Collected data entries

____________

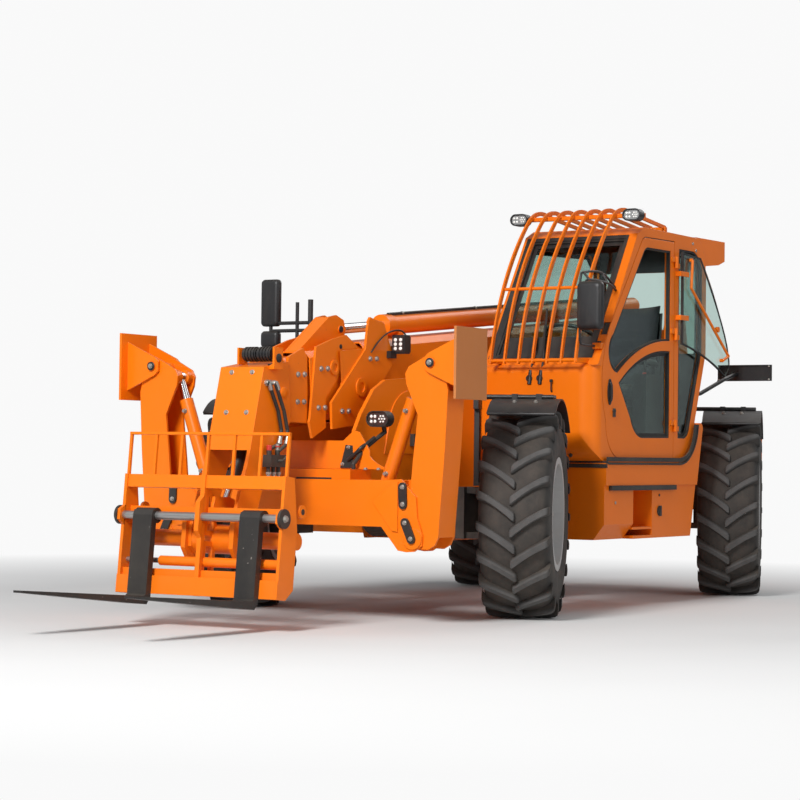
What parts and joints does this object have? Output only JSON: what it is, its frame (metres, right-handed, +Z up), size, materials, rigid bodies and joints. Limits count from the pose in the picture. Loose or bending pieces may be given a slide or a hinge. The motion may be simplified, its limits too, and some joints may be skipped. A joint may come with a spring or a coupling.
{
  "type": "telehandler",
  "caption": "Heavy rigid telehandler: telescopic boom with a fork carriage, side cab, swing-down stabilisers and steered lug tyres.",
  "frame": {"origin": "centre of the footprint's bounding box, on the ground", "axes": "+X to the machine's left (the cab's side), -Y to the front (the forks), +Z up"},
  "size_m": [2.843, 7.2896, 2.6513],
  "materials": {
    "orange_paint": "bright orange gloss paint, a little dusty",
    "black_paint": "satin black paint with dust",
    "fork_black": "black forged steel, worn at the heels",
    "pad_paint": "orange paint with a worn brown face",
    "wheel_silver": "light silver wheel paint",
    "tyre_rubber": "black rubber, lugs worn grey, dusty grooves",
    "bare_steel": "worn bare steel",
    "chrome_rod": "hard chromed",
    "window_glass": "clear, faint green tint",
    "seat_vinyl": "dark woven cloth",
    "black_plastic": "textured black",
    "lamp_housing": "black housing, clear lens",
    "engine_iron": "painted casting",
    "hose_rubber": "hydraulic hose with steel ends"
  },
  "bodies": {
    "chassis": {"axle_front": "black_paint", "axle_rear": "black_paint", "body_strips": "black_plastic", "cab_glass": "window_glass", "cab_guard": "orange_paint", "cab_shell": "orange_paint", "chassis_frame": "orange_paint", "counterweight": "orange_paint", "dashboard": "black_plastic", "engine_block": "engine_iron", "engine_hood": "orange_paint", "mirror_left": "black_plastic", "mirror_right": "black_plastic", "operator_seat": "seat_vinyl", "pane_stay": "orange_paint", "pin_keepers": "black_paint", "rear_arm": "black_paint", "side_box": "orange_paint", "upper_pane": "window_glass", "work_lamps": "lamp_housing"},
    "boom_outer": {"boom_lamp": "lamp_housing", "boom_outer": "orange_paint", "extension_barrel": "orange_paint"},
    "boom_four": {"boom_section_four": "orange_paint", "head_hydraulics": "hose_rubber", "hose_rollers": "black_plastic"},
    "boom_three": {"boom_section_three": "orange_paint"},
    "boom_two": {"boom_section_two": "orange_paint", "extension_rod": "chrome_rod"},
    "door": {"cab_door": "orange_paint", "door_glass": "window_glass"},
    "carriage": {"carriage": "orange_paint", "fork_shaft": "bare_steel"},
    "fork_left": {"fork_left": "fork_black"},
    "fork_right": {"fork_right": "fork_black"},
    "hood_lid": {"hood_lid": "orange_paint"},
    "knuckle_front_left": {"knuckle_front_left": "black_paint"},
    "knuckle_front_right": {"knuckle_front_right": "black_paint"},
    "knuckle_rear_left": {"knuckle_rear_left": "black_paint"},
    "knuckle_rear_right": {"knuckle_rear_right": "black_paint"},
    "leg_left": {"leg_left": "orange_paint"},
    "leg_right": {"leg_right": "orange_paint"},
    "lift_barrel": {"lift_barrel": "orange_paint"},
    "lift_rod": {"lift_rod": "chrome_rod"},
    "pad_left": {"pad_left": "pad_paint"},
    "pad_right": {"pad_right": "pad_paint"},
    "wheel_front_left": {"rim_front_left": "wheel_silver", "tyre_front_left": "tyre_rubber"},
    "wheel_front_right": {"rim_front_right": "wheel_silver", "tyre_front_right": "tyre_rubber"},
    "wheel_rear_left": {"rim_rear_left": "wheel_silver", "tyre_rear_left": "tyre_rubber"},
    "wheel_rear_right": {"rim_rear_right": "wheel_silver", "tyre_rear_right": "tyre_rubber"},
    "stab_barrel_left": {"stab_barrel_left": "orange_paint"},
    "stab_barrel_right": {"stab_barrel_right": "orange_paint"},
    "stab_rod_left": {"stab_rod_left": "chrome_rod"},
    "stab_rod_right": {"stab_rod_right": "chrome_rod"},
    "tilt_barrel": {"tilt_barrel": "orange_paint"},
    "tilt_rod": {"tilt_rod": "chrome_rod"}
  },
  "joints": [
    {"name": "steer_front_left", "type": "hinge", "parent": "chassis", "child": "knuckle_front_left", "pos_m": [0.8, -0.565, 0.64], "axis": [0, 0, 1], "range_deg": [-59, 17]},
    {"name": "spin_front_left", "type": "hinge", "parent": "knuckle_front_left", "child": "wheel_front_left", "pos_m": [0.98672, -0.49333, 0.64], "axis": [0.9336, 0.3584, 0], "continuous": true},
    {"name": "steer_front_right", "type": "hinge", "parent": "chassis", "child": "knuckle_front_right", "pos_m": [-0.8, -0.565, 0.64], "axis": [0, 0, 1], "range_deg": [-59, 17]},
    {"name": "spin_front_right", "type": "hinge", "parent": "knuckle_front_right", "child": "wheel_front_right", "pos_m": [-0.98672, -0.63667, 0.64], "axis": [0.9336, 0.3584, 0], "continuous": true},
    {"name": "steer_rear_left", "type": "hinge", "parent": "chassis", "child": "knuckle_rear_left", "pos_m": [0.8, 2.635, 0.64], "axis": [0, 0, 1], "range_deg": [-59, 17]},
    {"name": "spin_rear_left", "type": "hinge", "parent": "knuckle_rear_left", "child": "wheel_rear_left", "pos_m": [0.98672, 2.70667, 0.64], "axis": [0.9336, 0.3584, 0], "continuous": true},
    {"name": "steer_rear_right", "type": "hinge", "parent": "chassis", "child": "knuckle_rear_right", "pos_m": [-0.8, 2.635, 0.64], "axis": [0, 0, 1], "range_deg": [-59, 17]},
    {"name": "spin_rear_right", "type": "hinge", "parent": "knuckle_rear_right", "child": "wheel_rear_right", "pos_m": [-0.98672, 2.56333, 0.64], "axis": [0.9336, 0.3584, 0], "continuous": true},
    {"name": "boom_lift", "type": "hinge", "parent": "chassis", "child": "boom_outer", "pos_m": [0, 3.185, 1.9], "axis": [-1, 0, 0], "range_deg": [0, 66]},
    {"name": "extend_two", "type": "slide", "parent": "boom_outer", "child": "boom_two", "axis": [0, -0.9954, -0.0958], "range_m": [0, 3.6]},
    {"name": "extend_three", "type": "slide", "parent": "boom_two", "child": "boom_three", "axis": [0, -0.9954, -0.0958], "range_m": [0, 3.6]},
    {"name": "extend_four", "type": "slide", "parent": "boom_three", "child": "boom_four", "axis": [0, -0.9954, -0.0958], "range_m": [0, 3.6]},
    {"name": "lift_barrel_turn", "type": "hinge", "parent": "chassis", "child": "lift_barrel", "pos_m": [0, 2.885, 0.85], "axis": [-1, 0, 0], "range_deg": [0, 51.3]},
    {"name": "lift_rod_stroke", "type": "slide", "parent": "lift_barrel", "child": "lift_rod", "axis": [0, -0.9527, 0.304], "range_m": [0, 1.067]},
    {"name": "carriage_tilt", "type": "hinge", "parent": "boom_four", "child": "carriage", "pos_m": [0, -2.345, 0.5], "axis": [1, 0, 0], "range_deg": [-8, 90]},
    {"name": "tilt_barrel_turn", "type": "hinge", "parent": "boom_four", "child": "tilt_barrel", "pos_m": [0, -1.925, 1.35], "axis": [1, 0, 0], "range_deg": [-8.3, 0.9]},
    {"name": "tilt_rod_stroke", "type": "slide", "parent": "tilt_barrel", "child": "tilt_rod", "axis": [0, -0.4947, -0.8691], "range_m": [-0.025, 0.266]},
    {"name": "fork_left_shift", "type": "slide", "parent": "carriage", "child": "fork_left", "axis": [1, 0, 0], "range_m": [-0.11, 0.09]},
    {"name": "fork_right_shift", "type": "slide", "parent": "carriage", "child": "fork_right", "axis": [-1, 0, 0], "range_m": [-0.11, 0.09]},
    {"name": "leg_left_swing", "type": "hinge", "parent": "chassis", "child": "leg_left", "pos_m": [0.888, -1.565, 0.51], "axis": [0, 1, 0], "range_deg": [0, 100]},
    {"name": "pad_left_tilt", "type": "hinge", "parent": "leg_left", "child": "pad_left", "pos_m": [1, -1.565, 1.525], "axis": [0, 1, 0], "range_deg": [-25, 5]},
    {"name": "stab_barrel_left_turn", "type": "hinge", "parent": "chassis", "child": "stab_barrel_left", "pos_m": [0.62, -1.565, 0.76], "axis": [0, 1, 0], "range_deg": [0, 88.7]},
    {"name": "stab_rod_left_stroke", "type": "slide", "parent": "stab_barrel_left", "child": "stab_rod_left", "axis": [0.3363, 0, 0.9417], "range_m": [0, 0.529]},
    {"name": "leg_right_swing", "type": "hinge", "parent": "chassis", "child": "leg_right", "pos_m": [-0.888, -1.565, 0.51], "axis": [0, -1, 0], "range_deg": [0, 100]},
    {"name": "pad_right_tilt", "type": "hinge", "parent": "leg_right", "child": "pad_right", "pos_m": [-1, -1.565, 1.525], "axis": [0, -1, 0], "range_deg": [-25, 5]},
    {"name": "stab_barrel_right_turn", "type": "hinge", "parent": "chassis", "child": "stab_barrel_right", "pos_m": [-0.62, -1.565, 0.76], "axis": [0, -1, 0], "range_deg": [0, 88.7]},
    {"name": "stab_rod_right_stroke", "type": "slide", "parent": "stab_barrel_right", "child": "stab_rod_right", "axis": [-0.3363, 0, 0.9417], "range_m": [0, 0.529]},
    {"name": "cab_door_swing", "type": "hinge", "parent": "chassis", "child": "door", "pos_m": [1.154, 1.353, 1.84], "axis": [0, 0, 1], "range_deg": [0, 95]},
    {"name": "hood_lid_lift", "type": "hinge", "parent": "chassis", "child": "hood_lid", "pos_m": [-0.456, 1.035, 1.452], "axis": [0, 1, 0], "range_deg": [0, 60]}
  ],
  "couplings": [
    {"joint": "steer_front_right", "follows": "steer_front_left", "ratio": 1},
    {"joint": "steer_rear_right", "follows": "steer_rear_left", "ratio": 1},
    {"joint": "extend_three", "follows": "extend_two", "ratio": 1},
    {"joint": "extend_four", "follows": "extend_two", "ratio": 1},
    {"joint": "lift_barrel_turn", "follows": "boom_lift", "ratio": 0.77488},
    {"joint": "lift_rod_stroke", "follows": "boom_lift", "m_per_rad": 0.92517},
    {"joint": "tilt_barrel_turn", "follows": "carriage_tilt", "ratio": -0.09029},
    {"joint": "tilt_rod_stroke", "follows": "carriage_tilt", "m_per_rad": 0.16819},
    {"joint": "stab_barrel_left_turn", "follows": "leg_left_swing", "ratio": 0.88568},
    {"joint": "stab_rod_left_stroke", "follows": "leg_left_swing", "m_per_rad": 0.302},
    {"joint": "stab_barrel_right_turn", "follows": "leg_right_swing", "ratio": 0.88568},
    {"joint": "stab_rod_right_stroke", "follows": "leg_right_swing", "m_per_rad": 0.302}
  ]
}
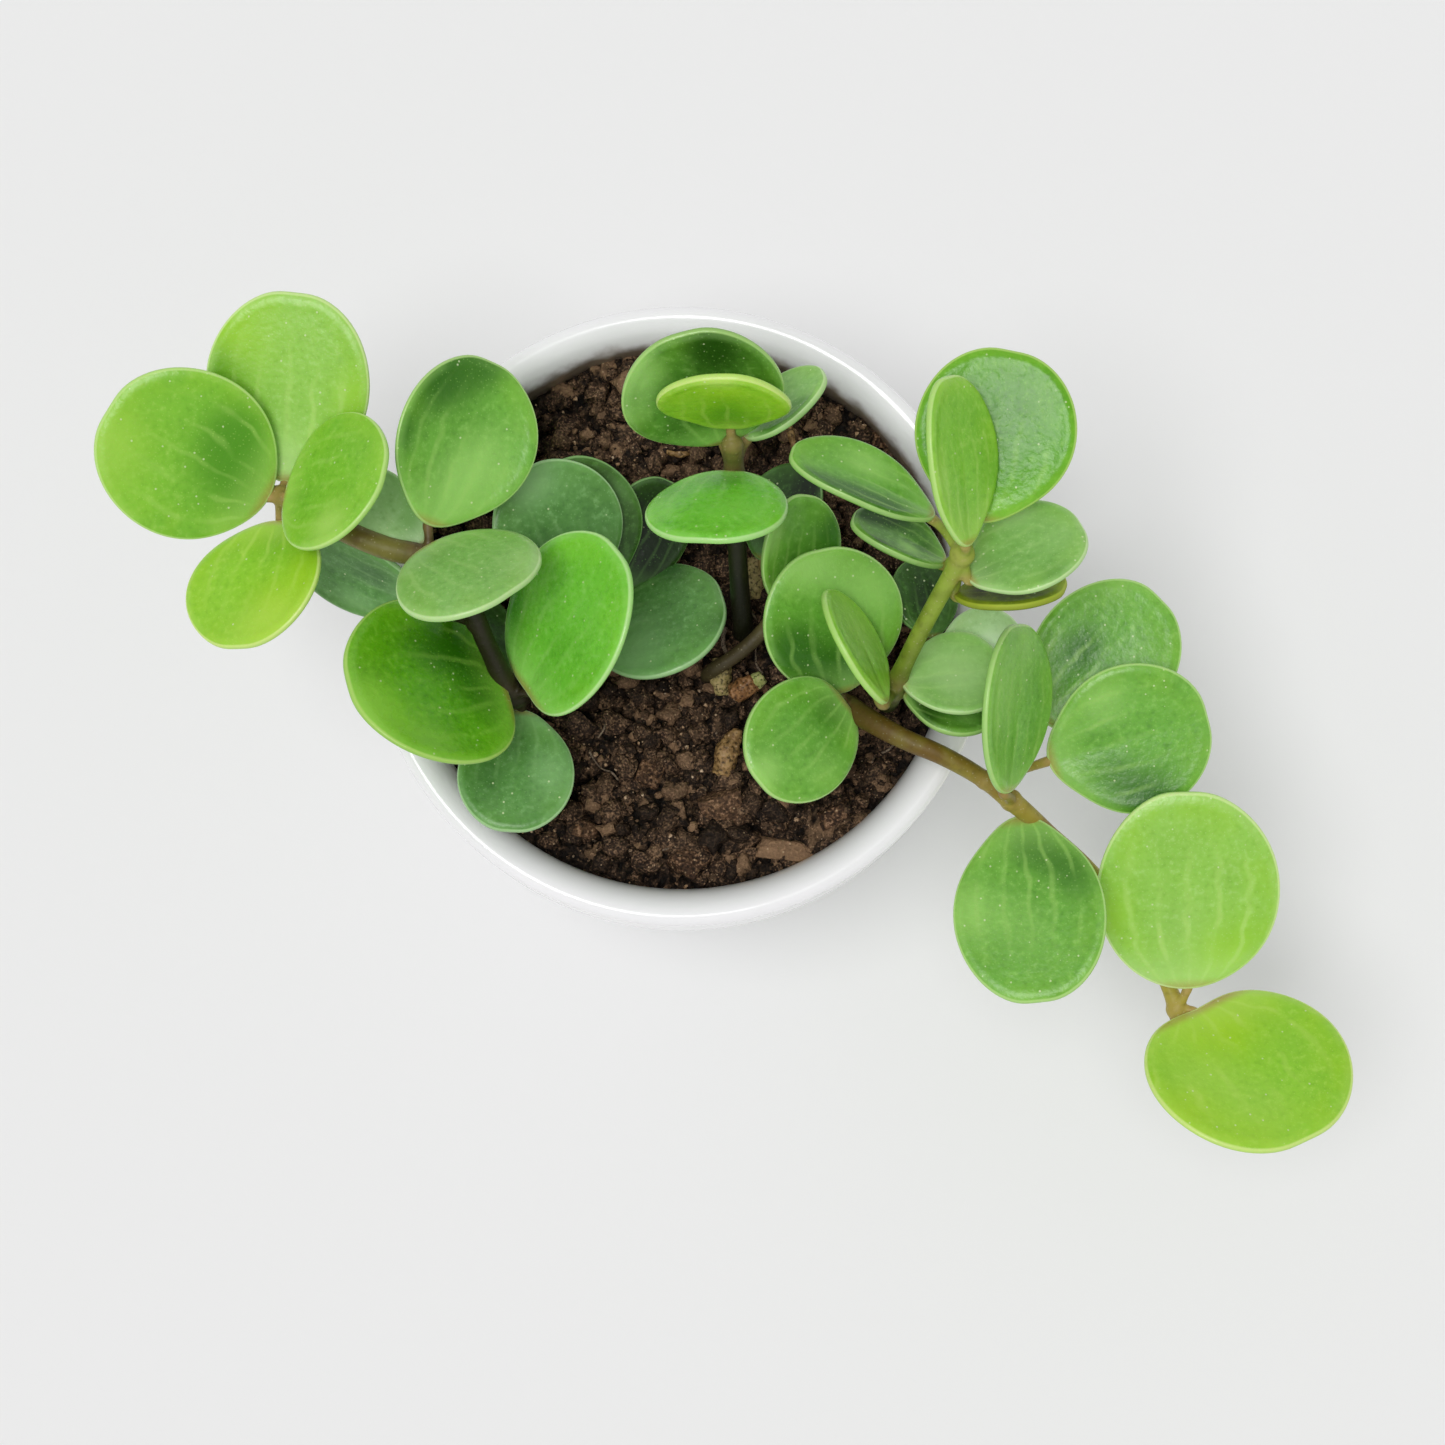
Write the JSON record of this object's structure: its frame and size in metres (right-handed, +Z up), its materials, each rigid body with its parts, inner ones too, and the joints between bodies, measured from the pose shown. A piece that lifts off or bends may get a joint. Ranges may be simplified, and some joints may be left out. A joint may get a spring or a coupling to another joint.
{
  "type": "potted trailing plant",
  "caption": "Small houseplant with thick round leaves in whorls on trailing stems, rooted in dark potting mix in a round white glazed pot.",
  "frame": {"origin": "centre of the pot's flat underside", "axes": "+Z up along the pot's axis, +X along the plant's length, towards the tip of the stem that trails over the rim, +Y to the back"},
  "size_m": [0.1756, 0.1217, 0.1139],
  "materials": {
    "white_glaze": "gloss",
    "potting_mix": "matte",
    "leaf_young": "satin",
    "leaf_mid": "satin",
    "leaf_old": "satin"
  },
  "bodies": {
    "root": {"pot": "white_glaze", "soil": "potting_mix", "shoot_left": "leaf_young", "shoot_inner": "leaf_old", "shoot_upright": "leaf_mid", "shoot_short": "leaf_old", "shoot_upper": "leaf_mid", "shoot_trailing": "leaf_young"}
  },
  "joints": []
}
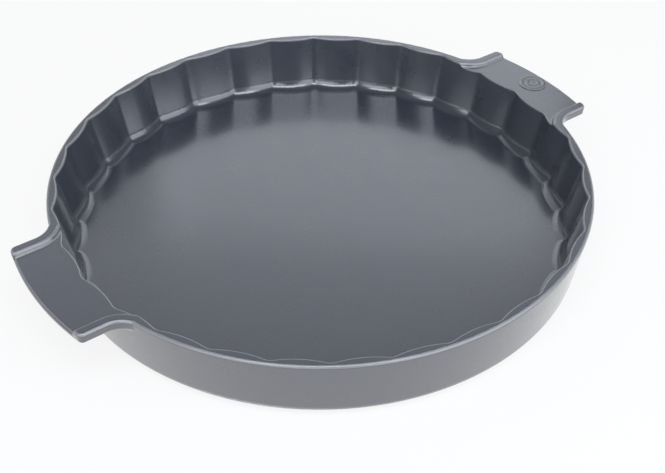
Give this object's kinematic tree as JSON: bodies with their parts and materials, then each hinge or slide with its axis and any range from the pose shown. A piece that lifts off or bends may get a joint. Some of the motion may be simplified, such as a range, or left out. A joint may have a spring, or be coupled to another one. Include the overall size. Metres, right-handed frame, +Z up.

____________

Find the line with "Write the JSON" in the listing above, then write out that line and each remaining line exactly, with no other text.

== EXPECTED ANSWER ==
Write the JSON record of this object's structure: its frame and size in metres (right-handed, +Z up), its materials, each rigid body with its parts, inner ones too, and the joints between bodies, measured from the pose shown. A piece that lifts off or bends may get a joint. Ranges may be simplified, and some joints may be left out. A joint may get a spring or a coupling to another joint.
{
  "type": "potted trailing plant",
  "caption": "Small houseplant with thick round leaves in whorls on trailing stems, rooted in dark potting mix in a round white glazed pot.",
  "frame": {"origin": "centre of the pot's flat underside", "axes": "+Z up along the pot's axis, +X along the plant's length, towards the tip of the stem that trails over the rim, +Y to the back"},
  "size_m": [0.1756, 0.1217, 0.1139],
  "materials": {
    "white_glaze": "gloss",
    "potting_mix": "matte",
    "leaf_young": "satin",
    "leaf_mid": "satin",
    "leaf_old": "satin"
  },
  "bodies": {
    "root": {"pot": "white_glaze", "soil": "potting_mix", "shoot_left": "leaf_young", "shoot_inner": "leaf_old", "shoot_upright": "leaf_mid", "shoot_short": "leaf_old", "shoot_upper": "leaf_mid", "shoot_trailing": "leaf_young"}
  },
  "joints": []
}
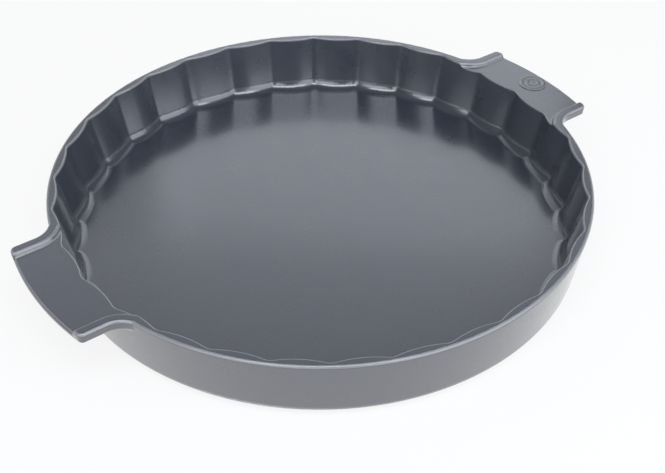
Give this object's kinematic tree as JSON: bodies with their parts and materials, then each hinge or slide with its axis and any range from the pose shown. A piece that lifts off or bends may get a joint. Some of the motion may be simplified, such as a range, or left out. A joint may have a spring, or be coupled to another one. Include the overall size. Metres, right-handed frame, +Z up.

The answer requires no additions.